In general, the style of the Sonata Limited 2.0T gets a B+. Larger wheels and a lower ride height might be nice next to the new Camry XSE V6, which definitely looks sportier and perhaps more special than this most-loaded Sonata.
On that note, Sonata Turbo’s main change is the grille and dual exhaust pipes. A bit more differentiation versus base models might be nice. Also, Turbo LEDs not as popular as SEL trim with horizontal bars of white light.
Cabin of Sonata mostly skipped the big exterior upgrades for this mid-cycle refresh. New piano-key buttons (in a somewhat tech-tacky siler) for the main controls and a silver garnish around the standard display audio screen are about the only visual.
A new center console incorporates the electronic parking brake with Auto Hold (!) as well as more numerous USB ports, power sockets, aux-in port and even Qi wireless charging.
Sonata Limited 2.0T has all the goodies inside. Heated seats front and rear, plus heated steering wheel? Check. Vented seats up front with power adjustment? Check.
Nav with Apple CarPlay and Android Auto, as well as XM and Bluelink mobile apps? Check. Blindspot, auto cruise and lane keep are quite modern and effective. They react fast in traffic and the Active lane-keep is genuinely good at self-driving. Even on two-lanes well outside these systems’ natural expressway environment.
Carryover seats and most materials were fine to begin with. Plastics inside all have a fairly soft-touch effect, with some interesting technical, textured accent panels in place of faux wood.
Touch quality is good, and assembly tolerances for shutlines and panel toughness seem terrific.
A few instances with Sonata do not enforce a super-high-quality impression, but are normal for the segment. Things like the painted door edges visible from inside the car, or the hollow sound the door slam makes when a window is down.
Seating position and general comfort is still decent but not tailor-made for low, leaned-back drive positions, despite the long reach of the telescopic steering adjustment.

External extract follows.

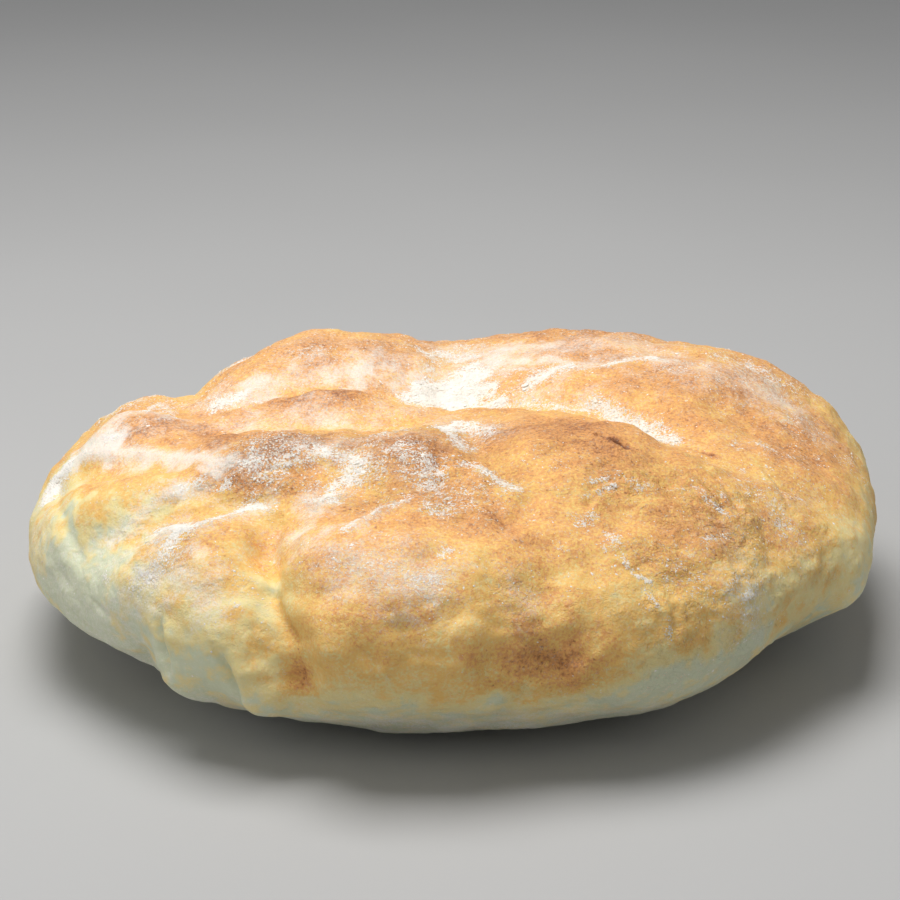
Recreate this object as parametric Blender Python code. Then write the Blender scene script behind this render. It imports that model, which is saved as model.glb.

Backseat drivers still have an obscene amount of leg, shoulder and hip room. Comfort is good back there, but the headroom is oddly snug for taller passengers. Odd because the roof looks quite practical from the outside.
Major Sonata takeaway is that it has top-tier technology that is super easy to use and master. Could refinement and engine smoothness be improved? Yes. Is it still far better than ever for this price? Yes.
Sonata Turbo’s get the major performance upgrade of the range for 2018. They bag the first application of Hyundai’s eight-speed automatic in a front-drive car.
Versus the six-speed from before, this new transmission’s wider gear spread notably improves performance. 0-60 is down to about 6.8 seconds, a half second faster than before, and in-gear thrust is much, much better.
This 245HP motor makes 260 pound-feet of torque. It is very quiet from inside, but showed some vibration through the seat base on cold startups.
In all, this turbo four is not exactly a V6 replacement. Only about 5-10-percent of Accord and Camrys are V6s these days, so the hope is that the Sonata Turbo will have higher update. It does, but also has about a $3k price premium at the base $28k level of the Turbo models.
This transmission definitely achieves its goals of better efficiency, thanks to its ultra-low cruising RPMs.
Eco, Normal and Sport modes are slightly underwhelming. Sport’s throttle response is great on the road but jumpy from off the line.
Speaking of launches, the Sonata Turbo does not like a brake-torque launch. This dramatically hurts its overall 0-60 potential. 23-city, 32-highway is also down from 25/25 of the base 2.4L engine, albeit for a car that has vastly better passing power.
One curious detail of this Limited 2.0T (versus the Sport 2.0T) is that this Limited still rides pretty firmly. I can definitely imagine some shoppers wishing for a cushier experience over potholes or highway expansion joints.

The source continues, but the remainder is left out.